Kelly had entered her 1.2 hectare garden in the popular gardening show months ago and it was ages before she heard from them.
“Ï was notified that I was one of 15 potential finalists a while ago,” she said.
“Then they got in touch with me and said I was a finalist and arranged a time that they could come out and do some filming of the garden.
“They told me that the show’s host Costa Georgiadis wouldn’t be able to get there until the next day, but he arrived earlier than I expected, Kelly said.
Meanwhile Costa was outside the garden preparing to present Gardening Australia’s Gardener of the year award, a golden spade to Kelly.
“I love surprises!" Costa said.
Kelly’s magnificent garden appropriately called the “All Saint’s Garden” is located across the highway from Bodalla’s historic All Saint’s Church and surrounds the former church rectory built around 1864.
Kelly and her husband moved into the old rectory nearly 10 years ago and after extensive renovations to the home it was time to attend to the non-existent garden.
“I thought about getting in a landscape designer, but a girlfriend asked my ‘why… you know what you want, why don’t you do it?’ so I decided to,” Kelly said.
"The house was built in the Victorian era so I guess this is my version of what a Victorian garden may have looked like, or a country garden.”
Kelly started the front garden first and planted a Cyprus leylandii hedge to create a sheltered site.
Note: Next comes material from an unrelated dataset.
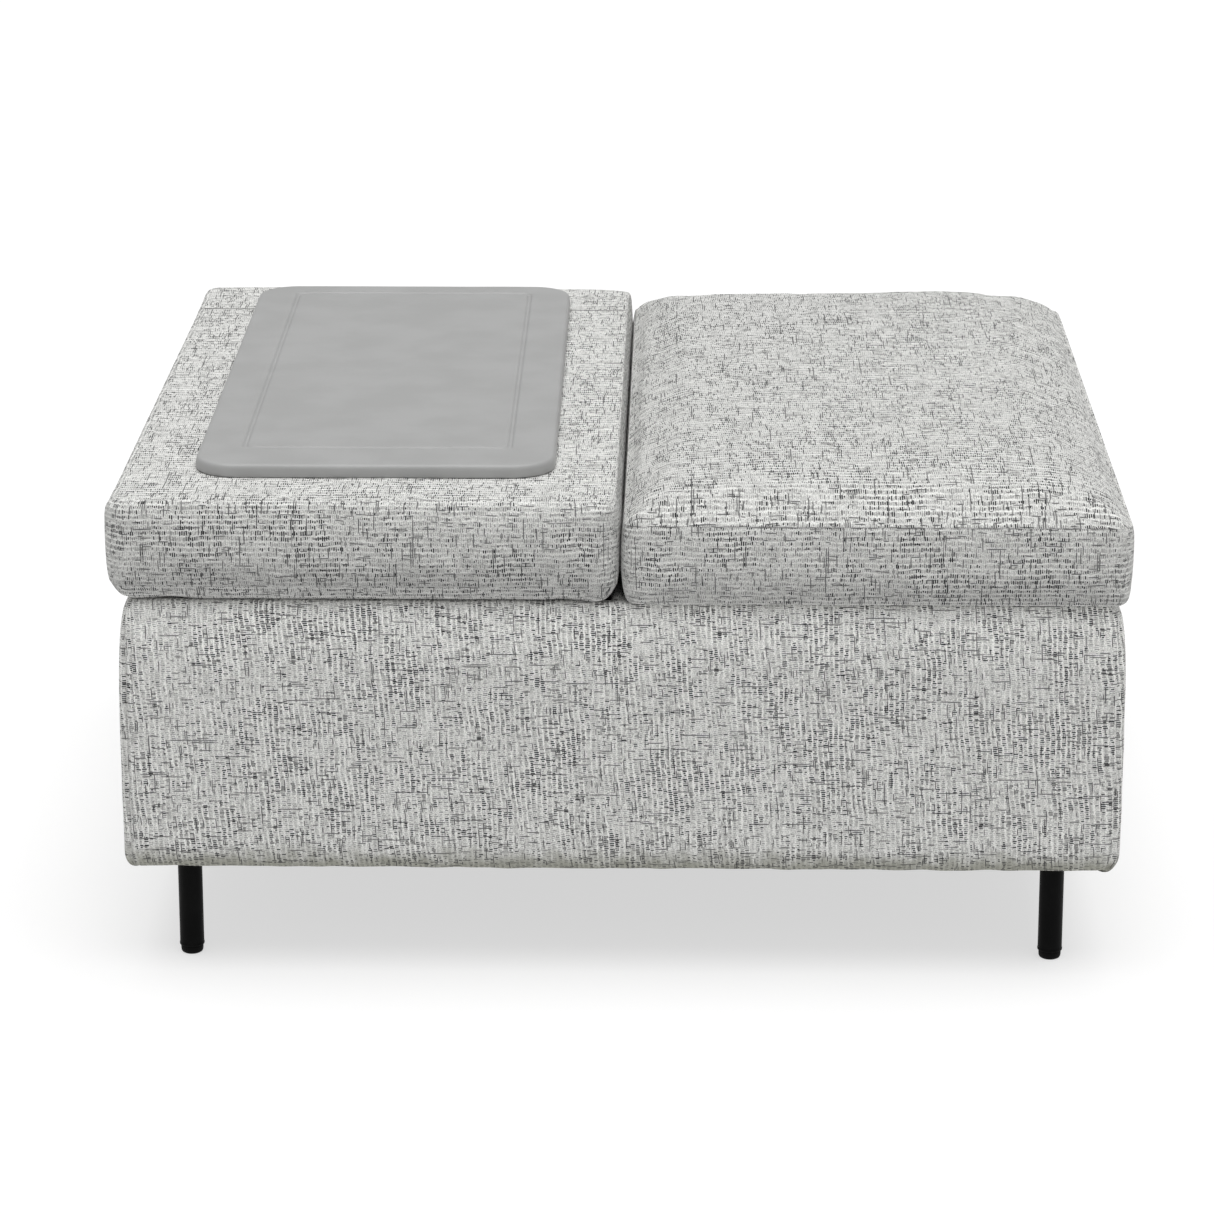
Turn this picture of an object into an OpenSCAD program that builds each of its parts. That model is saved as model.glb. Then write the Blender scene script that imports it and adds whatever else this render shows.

There are a lot of hedges throughout the garden that help to divide the garden into a series of rooms, each one different.
"There are certain elements in each room intended to create a bit of a surprise when you come to them," Kelly said.
One of the surprises in Kelly’s garden is the chook pen aptly named The Hen Hilton, complete with stained glass windows and its own lawn.
“My chickens are too well fed to eat the grass in their pen,” Kelly said.
Behind the hen house are two huge water tanks full with collected rain water.
“The garden is quite sustainable with normal rainfall, I only have to water if it’s summer and we haven’t had any rainfall for about four weeks,” Kelly said.
Stone sculptures created by Kelly and her husband add interesting features to areas of the garden.
In one garden room there is a huge pear sculpture made from stone, stacked solid and finished with river pebbles that took eight weeks to complete.
Kelly has also espaliered some of her fruit trees ‘so they are easier to net on your own’ and espaliered jasmine decorates some walls of the buildings.
Keeping the garden beautiful with its sweeping lawns and variety’s of hedging is a full time job for Kelly.
“It’s great for keeping me well exercised and a way that enables me to express myself artistically,” she said.
The All Saint’s Garden is open to the public Friday, Saturday and Sunday from 10am to 4pm from October to May. Entry is $6.